## start Dataset extract

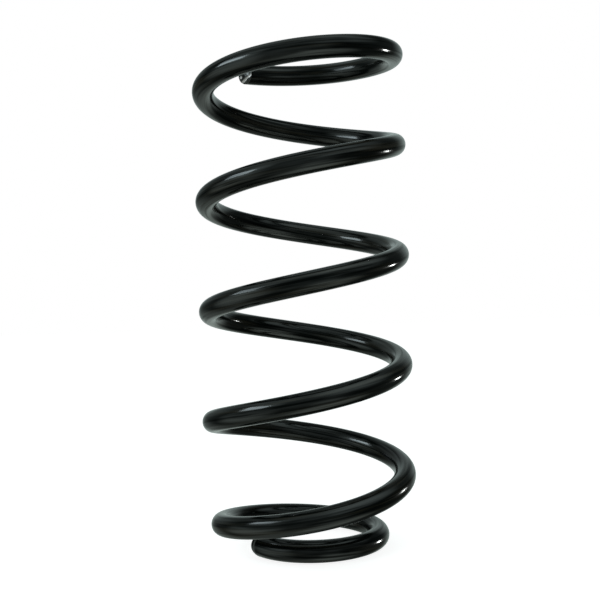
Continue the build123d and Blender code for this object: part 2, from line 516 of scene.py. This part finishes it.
def make_floor():
    """White paper under the spring. The light that the spring gets from below comes from the room."""
    mesh = bpy.data.meshes.new("studio_floor")
    half = FLOOR_SIZE / 2
    corners = [(-half, -half, 0), (half, -half, 0), (half, half, 0), (-half, half, 0)]
    mesh.from_pydata(corners, [], [(0, 1, 2, 3)])
    floor = bpy.data.objects.new("studio_floor", mesh)
    bpy.context.scene.collection.objects.link(floor)
    material = bpy.data.materials.new("pale_floor")
    material.use_nodes = True
    tree = material.node_tree
    tree.nodes.clear()
    paper = tree.nodes.new("ShaderNodeBsdfDiffuse")
    paper.inputs["Color"].default_value = (*FLOOR_COLOUR, 1.0)
    glow = tree.nodes.new("ShaderNodeEmission")
    glow.inputs["Strength"].default_value = FLOOR_GLOW
    both = tree.nodes.new("ShaderNodeAddShader")
    tree.links.new(paper.outputs["BSDF"], both.inputs[0])
    tree.links.new(glow.outputs["Emission"], both.inputs[1])
    clear = tree.nodes.new("ShaderNodeBsdfTransparent")
    path = tree.nodes.new("ShaderNodeLightPath")
    mix = tree.nodes.new("ShaderNodeMixShader")
    tree.links.new(path.outputs["Is Camera Ray"], mix.inputs["Fac"])
    tree.links.new(clear.outputs["BSDF"], mix.inputs[1])
    tree.links.new(both.outputs["Shader"], mix.inputs[2])
    output = tree.nodes.new("ShaderNodeOutputMaterial")
    tree.links.new(mix.outputs["Shader"], output.inputs["Surface"])
    mesh.materials.append(material)


CAMERA_PLACE = (-0.0024, -0.6351, 0.1621)
CAMERA_DIP = 0.208          # degrees that it looks down
CAMERA_ROLL = -1.846        # degrees about the line of sight
CAMERA_SENSOR = 36.0        # millimetres, like the lens
CAMERA_LENS = 62.75
CAMERA_SHIFT = -0.0262      # frames, upward


def make_camera():
    """The photograph's view: level with the middle of the spring, and turned slightly clockwise."""
    camera = bpy.data.cameras.new("camera")
    camera.sensor_width = CAMERA_SENSOR
    camera.lens = CAMERA_LENS
    camera.shift_y = CAMERA_SHIFT
    shot = bpy.data.objects.new("camera", camera)
    shot.matrix_world = (
        Matrix.Translation(CAMERA_PLACE)
        @ Matrix.Rotation(math.radians(90 - CAMERA_DIP), 4, "X")
        @ Matrix.Rotation(math.radians(CAMERA_ROLL), 4, "Z")
    )
    bpy.context.scene.collection.objects.link(shot)
    bpy.context.scene.camera = shot


# ---- Build ----
bar, bar_places = make_bar()
bar.data.materials.append(powder_coat())
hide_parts(*[node for nodes in frame["record"]["behaviour"]["bodies"].values() for node in nodes])
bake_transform(bar)

make_floor()
light_room()
area_light(
    "key_softbox", place=(-0.655, -0.190, 0.540), width=0.42, tall=0.25, radiance=4.4,
    colour=(0.80, 0.95, 1.0),
)
area_light(
    "small_window", place=(1.85, 0.75, -0.10), width=0.27, tall=0.19, radiance=55.0,
    colour=(0.96, 1.0, 0.97),
)
make_camera()
bpy.context.scene.view_settings.view_transform = "Standard"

## end Dataset extract

### Stated task
Retype only the lines running from the line with "hide_parts(*[node for nodes" to the end of the listing, including both of those lines.

### Response below
hide_parts(*[node for nodes in frame["record"]["behaviour"]["bodies"].values() for node in nodes])
bake_transform(bar)

make_floor()
light_room()
area_light(
    "key_softbox", place=(-0.655, -0.190, 0.540), width=0.42, tall=0.25, radiance=4.4,
    colour=(0.80, 0.95, 1.0),
)
area_light(
    "small_window", place=(1.85, 0.75, -0.10), width=0.27, tall=0.19, radiance=55.0,
    colour=(0.96, 1.0, 0.97),
)
make_camera()
bpy.context.scene.view_settings.view_transform = "Standard"